'''

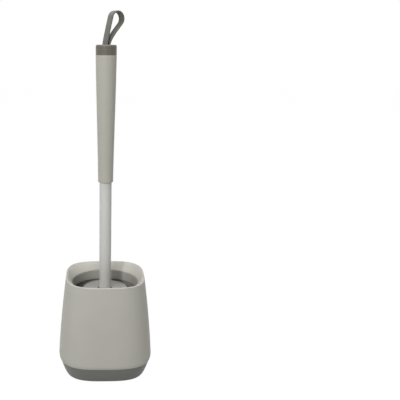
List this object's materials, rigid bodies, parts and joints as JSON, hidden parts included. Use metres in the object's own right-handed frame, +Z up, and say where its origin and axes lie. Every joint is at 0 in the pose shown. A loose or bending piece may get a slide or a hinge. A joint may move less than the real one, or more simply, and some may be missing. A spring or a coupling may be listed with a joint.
{
  "type": "toilet brush set",
  "caption": "Rounded-square toilet brush pot with a funnel mouth and drip cup, and a lift-out brush with a rubber-bristled head, a splash disc, a tapered grip and a strap.",
  "frame": {"origin": "on the table, under the middle of the pot", "axes": "+Z up along the brush; -Y is the front that the picture shows; +X to the right"},
  "size_m": [0.105, 0.105, 0.3968],
  "materials": {
    "pot_plastic": "satin moulded",
    "cup_plastic": "satin moulded",
    "base_plastic": "satin moulded",
    "pad_rubber": "matt",
    "grip_plastic": "satin moulded",
    "cap_plastic": "satin moulded",
    "pin_steel": "bright",
    "strap_webbing": "woven webbing",
    "tube_satin": "satin",
    "disc_plastic": "gloss",
    "core_plastic": "moulded",
    "bristle_rubber": "satin rubber"
  },
  "bodies": {
    "holder": {"holder_shell": "pot_plastic", "drip_cup": "cup_plastic", "base_cover": "base_plastic", "base_pads": "pad_rubber"},
    "brush": {"grip": "grip_plastic", "end_cap": "cap_plastic", "strap_pin": "pin_steel", "handle_tube": "tube_satin", "tube_end_plug": "core_plastic", "splash_disc": "disc_plastic", "head_core": "core_plastic", "core_screw": "pin_steel", "bristle_head": "bristle_rubber"},
    "strap": {"hang_strap": "strap_webbing"}
  },
  "joints": [
    {"name": "brush_lift", "type": "slide", "parent": "holder", "child": "brush", "axis": [0, 0, 1], "range_m": [0, 0.13]},
    {"name": "strap_swing", "type": "hinge", "parent": "brush", "child": "strap", "pos_m": [0, 0, 0.3606], "axis": [-0.5736, 0.8192, 0], "range_deg": [-30, 18], "stiffness_Nm_per_rad": 0.02}
  ]
}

'''

• _Requirements_: Give the listing above again, word for word.

• _Expected answer_:
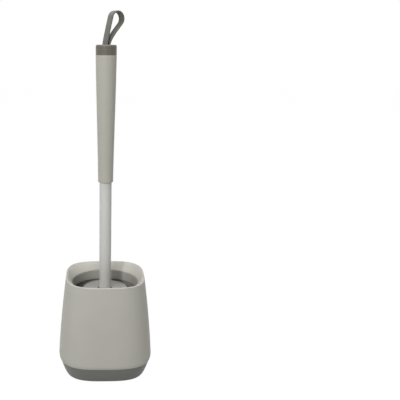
List this object's materials, rigid bodies, parts and joints as JSON, hidden parts included. Use metres in the object's own right-handed frame, +Z up, and say where its origin and axes lie. Every joint is at 0 in the pose shown. A loose or bending piece may get a slide or a hinge. A joint may move less than the real one, or more simply, and some may be missing. A spring or a coupling may be listed with a joint.
{
  "type": "toilet brush set",
  "caption": "Rounded-square toilet brush pot with a funnel mouth and drip cup, and a lift-out brush with a rubber-bristled head, a splash disc, a tapered grip and a strap.",
  "frame": {"origin": "on the table, under the middle of the pot", "axes": "+Z up along the brush; -Y is the front that the picture shows; +X to the right"},
  "size_m": [0.105, 0.105, 0.3968],
  "materials": {
    "pot_plastic": "satin moulded",
    "cup_plastic": "satin moulded",
    "base_plastic": "satin moulded",
    "pad_rubber": "matt",
    "grip_plastic": "satin moulded",
    "cap_plastic": "satin moulded",
    "pin_steel": "bright",
    "strap_webbing": "woven webbing",
    "tube_satin": "satin",
    "disc_plastic": "gloss",
    "core_plastic": "moulded",
    "bristle_rubber": "satin rubber"
  },
  "bodies": {
    "holder": {"holder_shell": "pot_plastic", "drip_cup": "cup_plastic", "base_cover": "base_plastic", "base_pads": "pad_rubber"},
    "brush": {"grip": "grip_plastic", "end_cap": "cap_plastic", "strap_pin": "pin_steel", "handle_tube": "tube_satin", "tube_end_plug": "core_plastic", "splash_disc": "disc_plastic", "head_core": "core_plastic", "core_screw": "pin_steel", "bristle_head": "bristle_rubber"},
    "strap": {"hang_strap": "strap_webbing"}
  },
  "joints": [
    {"name": "brush_lift", "type": "slide", "parent": "holder", "child": "brush", "axis": [0, 0, 1], "range_m": [0, 0.13]},
    {"name": "strap_swing", "type": "hinge", "parent": "brush", "child": "strap", "pos_m": [0, 0, 0.3606], "axis": [-0.5736, 0.8192, 0], "range_deg": [-30, 18], "stiffness_Nm_per_rad": 0.02}
  ]
}